BEGIN Input material

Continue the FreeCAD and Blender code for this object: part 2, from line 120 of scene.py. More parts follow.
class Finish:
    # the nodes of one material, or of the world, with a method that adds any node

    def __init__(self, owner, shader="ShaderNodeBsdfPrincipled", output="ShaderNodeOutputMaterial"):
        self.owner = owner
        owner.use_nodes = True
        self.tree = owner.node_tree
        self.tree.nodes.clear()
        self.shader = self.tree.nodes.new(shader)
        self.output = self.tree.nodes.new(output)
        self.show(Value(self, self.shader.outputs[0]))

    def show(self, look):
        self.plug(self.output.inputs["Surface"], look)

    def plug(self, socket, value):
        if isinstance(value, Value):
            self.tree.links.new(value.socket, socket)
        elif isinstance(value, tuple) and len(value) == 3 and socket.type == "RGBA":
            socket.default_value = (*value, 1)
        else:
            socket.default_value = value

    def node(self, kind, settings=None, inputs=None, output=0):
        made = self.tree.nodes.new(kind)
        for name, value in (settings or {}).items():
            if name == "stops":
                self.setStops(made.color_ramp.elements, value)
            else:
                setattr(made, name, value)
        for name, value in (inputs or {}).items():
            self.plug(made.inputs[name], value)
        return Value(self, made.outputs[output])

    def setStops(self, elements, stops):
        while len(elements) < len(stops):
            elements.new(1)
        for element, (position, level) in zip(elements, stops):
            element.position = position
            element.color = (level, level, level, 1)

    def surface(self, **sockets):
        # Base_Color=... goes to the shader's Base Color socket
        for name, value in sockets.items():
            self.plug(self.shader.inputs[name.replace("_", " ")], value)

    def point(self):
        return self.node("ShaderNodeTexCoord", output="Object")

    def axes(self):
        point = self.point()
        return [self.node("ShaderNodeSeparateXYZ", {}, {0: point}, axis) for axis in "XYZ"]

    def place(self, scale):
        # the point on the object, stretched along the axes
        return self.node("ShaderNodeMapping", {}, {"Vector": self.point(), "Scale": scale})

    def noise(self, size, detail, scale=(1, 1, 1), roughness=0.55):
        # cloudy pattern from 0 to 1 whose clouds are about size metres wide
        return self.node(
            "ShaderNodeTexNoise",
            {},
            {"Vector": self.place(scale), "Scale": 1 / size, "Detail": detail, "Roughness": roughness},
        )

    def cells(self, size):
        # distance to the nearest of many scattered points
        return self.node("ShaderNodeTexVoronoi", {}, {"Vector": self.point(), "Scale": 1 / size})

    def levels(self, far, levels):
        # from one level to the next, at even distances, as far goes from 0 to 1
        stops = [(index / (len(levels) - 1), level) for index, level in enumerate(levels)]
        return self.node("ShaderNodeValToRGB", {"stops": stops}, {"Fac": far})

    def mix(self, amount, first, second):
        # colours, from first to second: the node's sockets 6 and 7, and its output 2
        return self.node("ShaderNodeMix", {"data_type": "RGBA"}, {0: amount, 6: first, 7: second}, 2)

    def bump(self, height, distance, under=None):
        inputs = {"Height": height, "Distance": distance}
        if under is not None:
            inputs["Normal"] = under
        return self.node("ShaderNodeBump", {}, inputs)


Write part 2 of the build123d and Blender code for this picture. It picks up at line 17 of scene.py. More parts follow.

END Input material

Short task:
Please give an exact restatement of only the lines from the beginning of the material above to the line with "self.show(Value(self, self.shader.outputs[0]))", inclusive.

Solution for this exercise:
Continue the FreeCAD and Blender code for this object: part 2, from line 120 of scene.py. More parts follow.
class Finish:
    # the nodes of one material, or of the world, with a method that adds any node

    def __init__(self, owner, shader="ShaderNodeBsdfPrincipled", output="ShaderNodeOutputMaterial"):
        self.owner = owner
        owner.use_nodes = True
        self.tree = owner.node_tree
        self.tree.nodes.clear()
        self.shader = self.tree.nodes.new(shader)
        self.output = self.tree.nodes.new(output)
        self.show(Value(self, self.shader.outputs[0]))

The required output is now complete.